Add the measure privacy page to the external Tensorflow Responsible AI Guide.

PiperOrigin-RevId: 389961385
2021-08-10 13:18:03 -07:00 · 2021-08-10 13:18:03 -07:00 · dad4ff0a58
commit dad4ff0a58
parent 26f3d8368f
1 changed files with 45 additions and 2 deletions
--- a/g3doc/guide/measure_privacy.md
+++ b/g3doc/guide/measure_privacy.md
@ -1,5 +1,48 @@
 # Measure Privacy

-[TOC]
+Differential privacy is a framework for measuring the privacy guarantees
+provided by an algorithm and can be expressed using the values ε (epsilon) and δ
+(delta). Of the two, ε is the more important and more sensitive to the choice of
+hyperparameters. Roughly speaking, they mean the following:

-## Tips
+*   ε gives a ceiling on how much the probability of a particular output can
+    increase by including (or removing) a single training example. You usually
+    want it to be a small constant (less than 10, or, for more stringent privacy
+    guarantees, less than 1). However, this is only an upper bound, and a large
+    value of epsilon may still mean good practical privacy.
+*   δ bounds the probability of an arbitrary change in model behavior. You can
+    usually set this to a very small number (1e-7 or so) without compromising
+    utility.
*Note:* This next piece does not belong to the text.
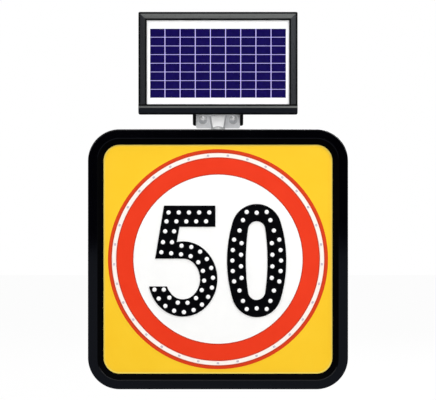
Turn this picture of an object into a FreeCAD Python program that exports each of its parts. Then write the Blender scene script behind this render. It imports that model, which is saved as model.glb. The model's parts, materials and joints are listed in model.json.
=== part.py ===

A rule of thumb is to set it to be less than the inverse of the
+    training data size.
+
+The relationship between training hyperparameters and the resulting privacy in
+terms of (ε, δ) is complicated and tricky to state explicitly. Our current
+recommended approach is at the bottom of the [Get Started page](get_started.md),
+which involves finding the maximum noise multiplier one can use while still
+having reasonable utility, and then scaling the noise multiplier and number of
+microbatches. TensorFlow Privacy provides a tool, `compute_dp_sgd_privacy` to
+compute (ε, δ) based on the noise multiplier σ, the number of training steps
+taken, and the fraction of input data consumed at each step. The amount of
+privacy increases with the noise multiplier σ and decreases the more times the
+data is used on training. Generally, in order to achieve an epsilon of at most
+10.0, we need to set the noise multiplier to around 0.3 to 0.5, depending on the
+dataset size and number of epochs. See the
+[classification privacy tutorial](../tutorials/classification_privacy.ipynb) to
+see the approach.
+
+For more detail, you can see
+[the original DP-SGD paper](https://arxiv.org/pdf/1607.00133.pdf).
+
+You can use `compute_dp_sgd_privacy`, to find out the epsilon given a fixed
+delta value for your model [../tutorials/classification_privacy.ipynb]:
+
+*   `q` : the sampling ratio - the probability of an individual training point
+    being included in a mini batch (`batch_size/number_of_examples`).
+*   `noise_multiplier` : A float that governs the amount of noise added during
+    training. Generally, more noise results in better privacy and lower utility.
+    This generally
+*   `steps` : The number of global steps taken.
+
+A detailed writeup of the theory behind the computation of epsilon and delta is
+available at
+[Differential Privacy of the Sampled Gaussian Mechanism](https://arxiv.org/abs/1908.10530).